Leading a large engineering organization in charge of one of the broadest security product portfolios has challenged me to think about this critically. There are many ways to balance agility and predictability, but we’ve been able to distill this down to a pragmatic approach that I believe works best for us.

Careful short and long-term planning.

This is a critical step that provides the framework for building an engineering org that is both agile and predictable. It starts with iterative planning that allows for reviewing and adjusting plans based on market feedback and changing conditions. This includes meeting shorter-term commitments and regular updates to maintain customer confidence while allowing for adjustments. We also use agile retrospectives and adaptive planning to ensure forward progress and our ability to incrementally improve.

Resource allocation and ruthless prioritization play a key role. We achieve this through segmentation and portfolio management, segmenting a product portfolio into different categories based on levels of predictability and innovation. We exercise scenario planning for risk mitigation and management, developing scenarios that explore different market conditions with strategies for responding to ensure we make informed decisions in uncertain conditions. This helps us identify and mitigate risks that may impact our agility and predictability, account for potential disruptions, prioritize appropriately, and manage expectations.

Clear and consistent communication.

One of the most important aspects of this is the need for clear and consistent communication. As leader, it is my responsibility to clearly articulate the benefits of agility and explain the steps we need to take to ensure the predictability and delivery needed for stable operations. My philosophy is that shared outcomes involve “shared code” that results in a platform-centric development approach and an inner source execution model that allow for acceleration of feature development and delivery velocity.

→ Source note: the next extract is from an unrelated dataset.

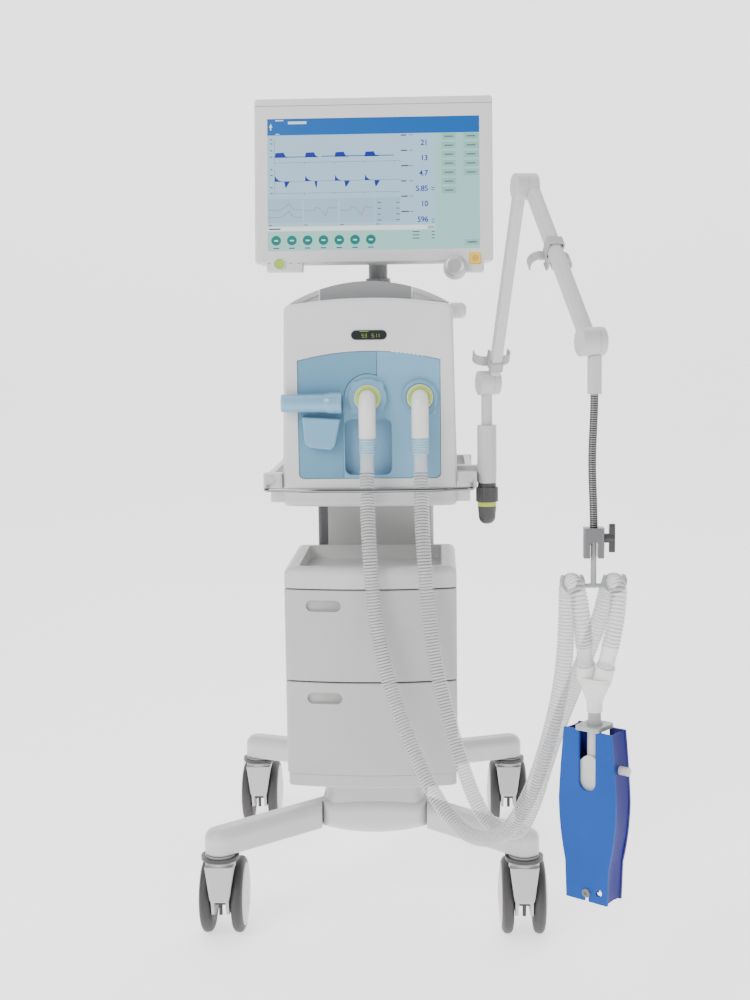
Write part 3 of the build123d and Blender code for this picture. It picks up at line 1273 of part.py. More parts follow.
def lung_plate(face_y, label):
    """Waisted plate of the test lung with the slot that its neck sits in."""
    foot = LUNG_TOP - LUNG_H
    plane = Plane(origin=Vector(LUNG_X, LUNG_Y, 0) + LUNG_FACE * face_y, x_dir=LUNG_SIDE, z_dir=LUNG_FACE)
    waist = LUNG_TOP - 100
    top, widest, low = LUNG_TOP_W / 2, LUNG_WAIST_W / 2, LUNG_FOOT_W / 2
    with BuildPart() as plate:
        with BuildSketch(plane) as outline:
            with BuildLine():
                Line((-top, LUNG_TOP), (top, LUNG_TOP))
                ThreePointArc((top, LUNG_TOP), (widest - 4, LUNG_TOP - 42), (widest, waist))
                ThreePointArc((widest, waist), (widest - 3, waist - 45), (low + 2, waist - 90))
                Polyline((low + 2, waist - 90), (low, foot), (-low, foot), (-low - 2, waist - 90))
                ThreePointArc((-low - 2, waist - 90), (-widest + 3, waist - 45), (-widest, waist))
                ThreePointArc((-widest, waist), (-widest + 4, LUNG_TOP - 42), (-top, LUNG_TOP))
            make_face()
            with Locations((0, LUNG_TOP - 20)):
                SlotOverall(130, 27, rotation=90, mode=Mode.SUBTRACT)
            with Locations((0, foot)):
                Rectangle(7, 14, mode=Mode.SUBTRACT)
            with Locations((20, foot + 16)):
                Circle(5, mode=Mode.SUBTRACT)
        extrude(amount=LUNG_T)
    return keep(plate.part, label)


lung_plate(LUNG_FRONT_Y, "lung_front_plate")
lung_plate(LUNG_REAR_Y - LUNG_T, "lung_rear_plate")

# ================================================================ write the nodes
CORD_PIECES = ("hose_left", "hose_right", "y_piece", "lung_front_plate", "lung_rear_plate", "lung_bag")
solid_parts = [part for part in parts if part.label not in CORD_PIECES]
rigid = solid_parts[0].bounding_box()
for part in solid_parts[1:]:
    rigid = rigid.add(part.bounding_box())
ORIGIN = Vector((rigid.min.X + rigid.max.X) / 2, (rigid.min.Y + rigid.max.Y) / 2, rigid.min.Z)

os.makedirs("parts", exist_ok=True)
for part in parts:
    placed = part.moved(Location(-ORIGIN))
    placed.label = part.label
    export_step(placed, f"parts/{part.label}.step")
print("origin in trolley frame", ORIGIN)
print(len(parts), "nodes")
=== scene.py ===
from math import cos, pi, radians, sin

import bpy
from mathutils import Matrix, Vector


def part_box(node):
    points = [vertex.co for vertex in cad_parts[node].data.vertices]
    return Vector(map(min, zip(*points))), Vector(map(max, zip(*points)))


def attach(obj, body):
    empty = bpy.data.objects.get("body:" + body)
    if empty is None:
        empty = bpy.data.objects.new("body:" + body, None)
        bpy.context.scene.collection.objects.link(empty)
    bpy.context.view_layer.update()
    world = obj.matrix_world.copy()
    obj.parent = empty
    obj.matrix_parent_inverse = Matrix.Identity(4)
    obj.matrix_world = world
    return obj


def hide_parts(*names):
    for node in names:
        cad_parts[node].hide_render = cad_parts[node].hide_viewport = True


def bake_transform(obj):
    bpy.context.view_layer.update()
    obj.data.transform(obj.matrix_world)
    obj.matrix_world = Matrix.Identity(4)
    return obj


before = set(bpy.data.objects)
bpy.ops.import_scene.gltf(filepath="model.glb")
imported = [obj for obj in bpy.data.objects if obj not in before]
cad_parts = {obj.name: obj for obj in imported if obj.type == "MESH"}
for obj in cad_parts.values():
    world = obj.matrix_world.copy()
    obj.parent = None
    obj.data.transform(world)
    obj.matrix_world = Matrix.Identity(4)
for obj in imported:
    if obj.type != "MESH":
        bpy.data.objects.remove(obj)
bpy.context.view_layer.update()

# ------------------------------------------------------------------ trolley axis and camera
# The trolley's own middle lies under its base hub; places on the trolley are given from it, in
# millimetres, across, fore and aft, and up from the floor.
MM = 0.001
HUB_BEHIND = 41
hub_low, hub_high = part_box("base_hub")
TROLLEY = Vector(((hub_low.x + hub_high.x) / 2, (hub_low.y + hub_high.y) / 2 - HUB_BEHIND * MM, 0))


def at(x, y, z):
    """A place on the trolley, given in millimetres."""
    return TROLLEY + Vector((x, y, z)) * MM


LENS, SENSOR = 53.7, 36
VIEW_FROM = (112, -2603, 1014)
VIEW_YAW, VIEW_PITCH, VIEW_ROLL = radians(2.43), radians(7.05), radians(-0.73)
viewer = bpy.data.objects.new("camera", bpy.data.cameras.new("camera"))
bpy.context.scene.collection.objects.link(viewer)
viewer.data.lens = LENS
viewer.data.sensor_width = SENSOR
viewer.location = at(*VIEW_FROM)
viewer.rotation_euler = (
    Matrix.Rotation(VIEW_YAW, 3, "Z") @ Matrix.Rotation(pi / 2 - VIEW_PITCH, 3, "X")
    @ Matrix.Rotation(VIEW_ROLL, 3, "Z")
).to_euler()
bpy.context.scene.camera = viewer


# ------------------------------------------------------------------ finishes and shapes
# Materials are small node trees that vary in colour, roughness and relief; shapes are plain
# meshes that ride on the bodies. Two colours meet over twice one of these widths, in metres.
SHARP = 0.0002
SHARP_EDGE = 0.0003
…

An org culture willing to adapt.

Even the best of plans will fail without capable people who can and are willing to execute on them. For us, this involves an on-going evolution across our large, highly distributed engineering organization to foster a culture that values both agility and predictability and aligned with one of Cisco’s core values: accountability. A few of the ways we’ve seen success are by:

  • Encouraging cross-functional collaboration and open dialogue about the challenges and benefits of both approaches.
  • Ensuring leadership is aligned with the organization’s approach to balancing agility and predictability.
  • Creating opportunities, like Hackathons, to fail fast and learn even faster, explore the art of the possible, and to dive into technology to solve unexpected challenges.
  • Ensuring consistent messaging and support for team members.

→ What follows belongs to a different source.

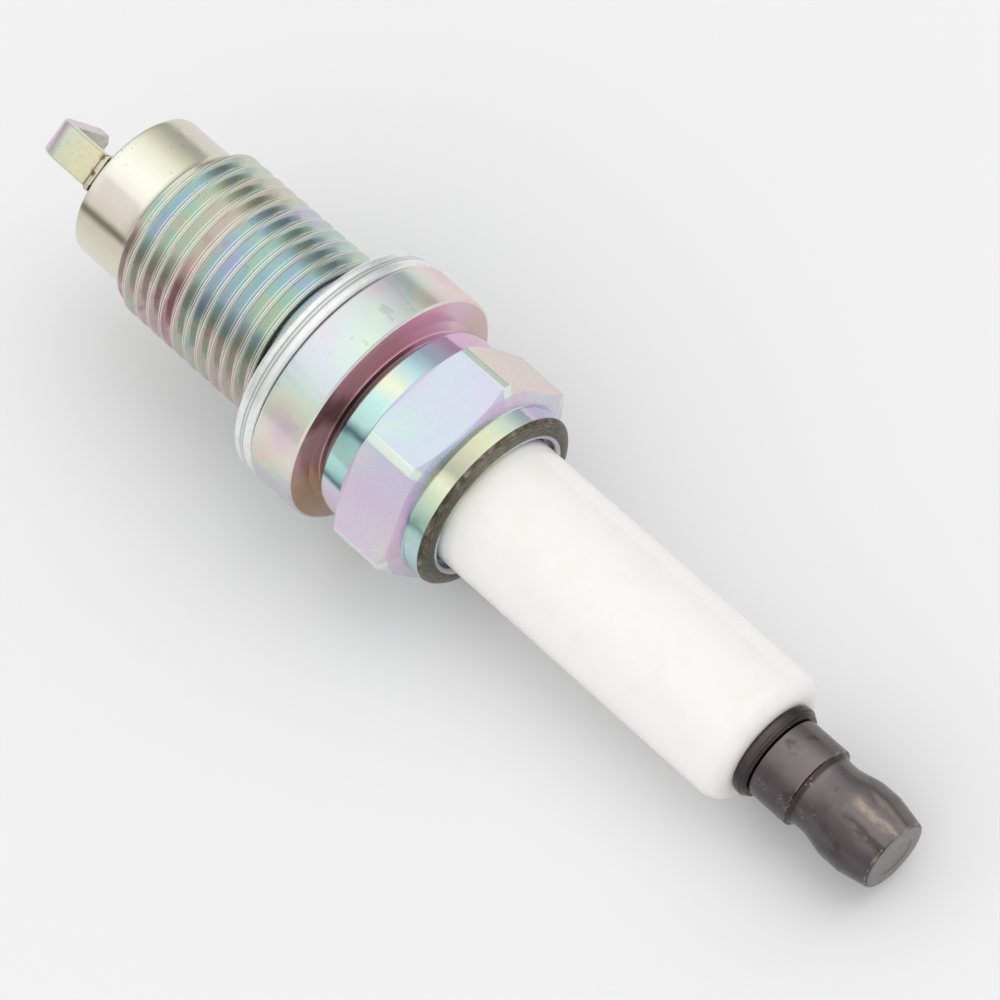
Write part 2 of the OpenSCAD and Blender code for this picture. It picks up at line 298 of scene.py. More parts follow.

Effective processes, not bureaucracies.

Processes often get a bad rap because they are often associated with bureaucracies that can hinder speed and progress. But processes are critical to make sure we’re executing our plans in the intended ways with the ability to measure progress and adapt as necessary. In our goal to balance agility with predictability, we have implemented some specific aspects to processes that work best for us.

  • We blend agile methodologies with more traditional project management approaches (e.g., agile for new features, waterfall for foundational infrastructure). Our processes allow us to take a “dual plane” approach to innovation with one plane focusing on predictable, stable delivery while the other explores innovative, experimental initiatives.
  • As the aphorism goes, “you can’t manage what you can’t measure”. We have implemented an outcome-focused approach toward metrics that shifts the focus from output (deliverables) to outcomes (business value). This allows us to demonstrate how agility enhances the ability to deliver value quickly and adapt to market changes, solving some of the toughest challenges for our customers.
  • We take a customer-centric approach in all things we do. This means we use customer feedback and market insights to prioritize and guide innovation efforts. This includes dedicated customer advisory boards, and programs built around the voice of our customers like NPS surveys. This helps ensure that agility is directed toward meeting customer needs and not innovating for innovation’s sake.

Our processes involve adaptive governance and continuous learning that accommodates both agility and predictability. This includes providing guidelines for making decisions in dynamic situations, continuously assessing what’s working and what’s not, and encouraging a learning mindset and adjusting strategies accordingly.

Innovating to win

Taking a customer centric approach to all things we do, we’ll continue focusing on the breakthrough successes that showcase our ability to be both agile and predictable to meet market demands and deliver customer outcomes. One example of this is how we, as the official cybersecurity partner of the NFL, helped secure this year’s Super Bowl that was the most watched telecast in this game’s history. We also continue our incredible work with AI and Generative AI like the Cisco AI Assistant for Security to simplify policy, and AI-enabled security operations through innovation for both AI for security and security for AI. When we strike the balance of agility and predictability, we innovate to win.